What is needed:
Write out, precisely and in full, each line of the material.

Information supplied:

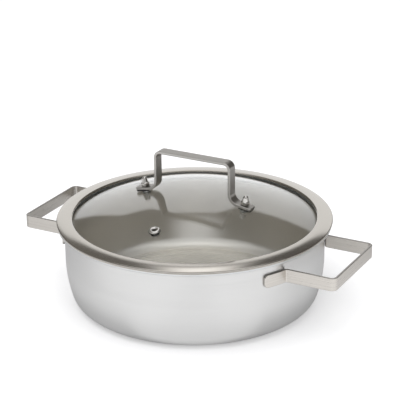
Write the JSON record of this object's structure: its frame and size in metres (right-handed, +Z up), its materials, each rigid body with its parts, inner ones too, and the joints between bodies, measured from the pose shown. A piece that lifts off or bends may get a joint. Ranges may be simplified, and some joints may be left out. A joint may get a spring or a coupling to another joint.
{
  "type": "shallow casserole pot",
  "caption": "Wide low stainless cooking pot with strap side handles and a lift-off domed glass lid that has a steel rim band, a strap handle and a steam vent.",
  "frame": {"origin": "middle of the flat base, on the surface that the pot stands on", "axes": "+Z up along the pot's own axis, +X through the middle of the right side handle, -Y towards the steam vent of the lid"},
  "size_m": [0.3816, 0.3026, 0.1657],
  "materials": {
    "satin_steel": "satin, brushed round the pot and along the straps",
    "bright_steel": "polished stainless steel",
    "aluminium_core": "rolled, seen only at the edge of the lip",
    "tempered_glass": "clear, faintly green at the edge",
    "clear_silicone": "translucent, matt",
    "dark_silicone": "matt"
  },
  "bodies": {
    "pot": {"pot_outer_ply": "satin_steel", "pot_core_ply": "aluminium_core", "pot_inner_ply": "satin_steel", "side_handle_left": "satin_steel", "side_handle_right": "satin_steel"},
    "lid": {"lid_glass": "tempered_glass", "lid_rim_band": "bright_steel", "lid_rim_seal": "dark_silicone", "lid_handle": "satin_steel", "handle_bolt_left": "bright_steel", "handle_bolt_right": "bright_steel", "acorn_nut_left": "bright_steel", "acorn_nut_right": "bright_steel", "foot_gasket_left": "dark_silicone", "foot_gasket_right": "dark_silicone", "bolt_grommet_left": "clear_silicone", "bolt_grommet_right": "clear_silicone", "backing_washer_left": "bright_steel", "backing_washer_right": "bright_steel", "vent_seal": "dark_silicone", "vent_eyelet": "bright_steel"}
  },
  "joints": [
    {"name": "lid_lift", "type": "slide", "parent": "pot", "child": "lid", "axis": [0, 0, 1], "range_m": [0, 0.15]}
  ]
}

Final answer:
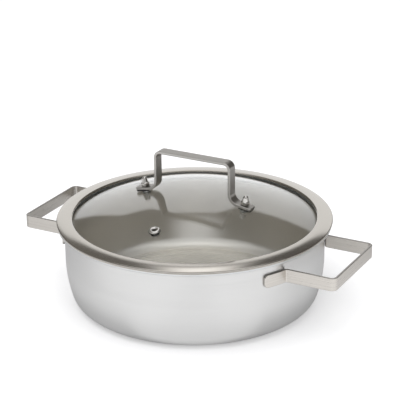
Write the JSON record of this object's structure: its frame and size in metres (right-handed, +Z up), its materials, each rigid body with its parts, inner ones too, and the joints between bodies, measured from the pose shown. A piece that lifts off or bends may get a joint. Ranges may be simplified, and some joints may be left out. A joint may get a spring or a coupling to another joint.
{
  "type": "shallow casserole pot",
  "caption": "Wide low stainless cooking pot with strap side handles and a lift-off domed glass lid that has a steel rim band, a strap handle and a steam vent.",
  "frame": {"origin": "middle of the flat base, on the surface that the pot stands on", "axes": "+Z up along the pot's own axis, +X through the middle of the right side handle, -Y towards the steam vent of the lid"},
  "size_m": [0.3816, 0.3026, 0.1657],
  "materials": {
    "satin_steel": "satin, brushed round the pot and along the straps",
    "bright_steel": "polished stainless steel",
    "aluminium_core": "rolled, seen only at the edge of the lip",
    "tempered_glass": "clear, faintly green at the edge",
    "clear_silicone": "translucent, matt",
    "dark_silicone": "matt"
  },
  "bodies": {
    "pot": {"pot_outer_ply": "satin_steel", "pot_core_ply": "aluminium_core", "pot_inner_ply": "satin_steel", "side_handle_left": "satin_steel", "side_handle_right": "satin_steel"},
    "lid": {"lid_glass": "tempered_glass", "lid_rim_band": "bright_steel", "lid_rim_seal": "dark_silicone", "lid_handle": "satin_steel", "handle_bolt_left": "bright_steel", "handle_bolt_right": "bright_steel", "acorn_nut_left": "bright_steel", "acorn_nut_right": "bright_steel", "foot_gasket_left": "dark_silicone", "foot_gasket_right": "dark_silicone", "bolt_grommet_left": "clear_silicone", "bolt_grommet_right": "clear_silicone", "backing_washer_left": "bright_steel", "backing_washer_right": "bright_steel", "vent_seal": "dark_silicone", "vent_eyelet": "bright_steel"}
  },
  "joints": [
    {"name": "lid_lift", "type": "slide", "parent": "pot", "child": "lid", "axis": [0, 0, 1], "range_m": [0, 0.15]}
  ]
}